The World is watching while an unimaginable force is being used on two million people trapped in a tiny piece of land in Gaza: They will either be annihilated or driven from their land. This is how we see it, but in the US, the monopoly of truth is in the hands of the government; their media, their ruling classes portray this as a legitimate war. However, university students have been organizing demonstrations for months, protesting that this is not the truth, demanding that their country should not be a party to this war crime.

These dissenting voices, which threaten the monopoly of “truth”, disturb the establishment, which summons the rectors and arrogantly orders them to silence students at all costs. In January, the rectors of Harvard and the University of Pennsylvania were forced to resign less than a week after they told the US Congress that preventing student protests would be contrary to the constitutional right to free speech. Other rectors have gotten the message: To avoid being dismissed, they are putting freedom of expression aside and calling the police to campus to break up demonstrations by brutally beating students and academics, not to mention evicting protesting students from their dormitories and expelling them from the university.

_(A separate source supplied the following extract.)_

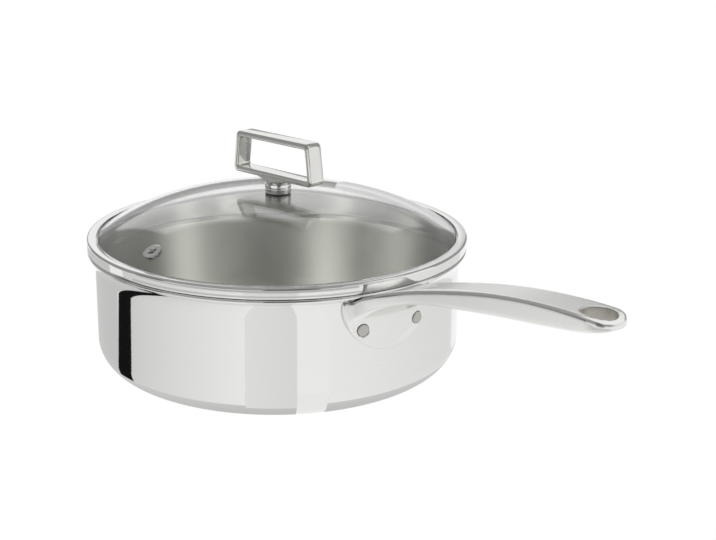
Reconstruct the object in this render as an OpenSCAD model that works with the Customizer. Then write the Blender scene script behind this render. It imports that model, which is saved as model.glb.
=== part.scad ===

My colleague Biray Kolluoğlu and I, in an article published in Nature: Human Behavior, titled “Defending the University”, had summarized the events at Boğaziçi University and concluded as follows:

“Why is this story of destruction of an Istanbul university important? What is taking place in Boğaziçi may seem too blatantly brute to be replicated elsewhere. However, the erosion of institutional autonomy and the resulting destruction of the university is already manifested in various degrees around the world. The erosion of the budgets for liberal arts programs in the US, the fate of Central European University in Hungary, the president’s office control over state universities’ administrations in Zimbabwe are all part and parcel of the same wave. Under the onslaught of not only market forces but also political forces, the university as a modern institution is struggling against huge and unruly tides. Therefore, allying with the faculty who have been not accepting and not giving up at Boğaziçi is an act of support for defending the university as we know it. ”

Similarity between Boğaziçi Protests and US protests

It still surprises us that the protests we have been organizing for more than three years and the events in the US are so similar. There could not be a more striking example of why freedom of expression is indispensable for a society. As faculty members of Boğaziçi University, we issued a letter in solidarity with American universities. In our statement, we said:

“We, the faculty at Boğaziçi University, condemn the oppressive measures adopted by university administrations across the US against peaceful pro-Palestinian and anti-war protests held by students and faculty members on campuses. We observe, with regret and concern, that in many universities the protestors’ demands for a ceasefire in Gaza and divestment of their institutions from companies with ties to Israel are met with brutal force. Many administrators took the appalling decision to let police forces armed with guns, batons, and teargas on university grounds, resulting with the arrest of hundreds of students, and the manhandling and detainment of many others and faculty members.

At Boğaziçi University, we are too familiar with the presence of armed forces on our campuses and the brutal suppression of non-violent protests. For over three years, Boğaziçi students and faculty have been resisting the take-over of the university by the government through the agency of imposed trustees and administrators, which has resulted in the undermining of academic freedom, leading to the repression of many protests by force, the imprisonment, ill-treatment, and disciplinary punishment of many students, as well as the dismissal, prosecution, or banishment of faculty members and administrative staff.

“Far-reaching politics of violence”

We consider what we have been experiencing at Boğaziçi as part and parcel of a far-reaching ‘politics’ of violence, targeting academic freedom across the world. We are deeply concerned to see that the bans on freedom of expression imposed by political powers regarding the justified reactions of the international public against war crimes committed in Gaza have also expanded to threaten academic freedom. A significant number of cancelled scholarly seminars, the cases of silenced faculty and students, and lastly, the forced termination of an international conference on Palestine solidarity to be held in Germany two weeks ago, with speakers from abroad not even allowed to enter the country, all confirm the international dimension of this threat.

We condemn the crimes against humanity perpetrated by the Israeli army in Gaza, with its use of Hamas’ October 7 massacre as pretext, as well as the Israeli state’s practices of occupation and apartheid in the rest of Palestine, and stand in solidarity with the students and faculty who are, in all forms of non-violent action, expressing their democratic will and standing against university administrations which threaten to suppress the right to academic freedom.

With these concerns, we urge university administrators around the world, first and foremost in Turkey, the US, and Germany, to retract police forces from campuses, and respect principles of institutional autonomy, shared governance and transparency in academic decision-making processes. We therefore call on university administrators to assume their fundamental responsibility of protecting freedom of expression on their campuses.”

Lale Akarun

Boğaziçi University, Computer Engineering Department, Prof. Dr.